E & C : Une DRH a-t-elle le poids nécessaire pour faire vivre cette transparence sur le terrain ?

M. N. : L'action contre les discriminations constitue un levier pour les DRH. On sait très bien qu'un accord d'entreprise contre les discriminations ne sera pas entièrement ni immédiatement respecté sur le terrain. Il va y avoir des difficultés, voire des dérives, qu'il faudra corriger. Il s'agit donc d'assurer un suivi permanent de l'accord en impliquant les organisations syndicales.

Un grand enjeu consiste à faire comprendre que l'égalité repose sur la reconnaissance de la différence. Les DRH vont amener tous les échelons hiérarchiques à travailler avec plus de rationalité dans leurs processus de recrutement, de rémunération, de formation, etc. L'approche est globale.

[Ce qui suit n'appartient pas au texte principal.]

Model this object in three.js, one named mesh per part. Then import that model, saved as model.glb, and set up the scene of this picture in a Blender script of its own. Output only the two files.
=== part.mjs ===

Tout comme l'action contre les discriminations se déploie de moins en moins sur le terrain de la morale au niveau des juridictions, les démarches de prévention conduites dans les entreprises vont-elles également s'inscrire dans un cadre strictement professionnel. La capacité des managers à prévenir et à réparer les discriminations va, ainsi, devenir un critère d'évaluation. C'est une condition pour que la démarche puisse vivre et être performante.

L'étrangeté française, Philippe d'Iribarne, Seuil, 2006.

Dictionnaire amoureux de la mer, Jean-François Deniau, Plon, Paris, 2002.

Manuel, Epictète, traduit et annoté par P. Hadot, LdP, 2000.

parcours

Ancien inspecteur du travail (directeur du travail), Michel Miné est professeur associé en droit privé à l'université de Cergy-Pontoise.

Il est également chargé de cours au Cnam, à la chaire de droit social.

Il est également membre du comité consultatif de la Halde et de l'Observatoire de la parité entre les femmes et les hommes.

Il est le coauteur, avec Alain Coeuret et Bernard Gauriau, de Droit du travail (éd. Sirey, oct. 2006) et, avec Sylvain Allemand, de Siffler en travaillant ? Les droits de l'homme au travail (éd. Le Cavalier Bleu, septembre 2006).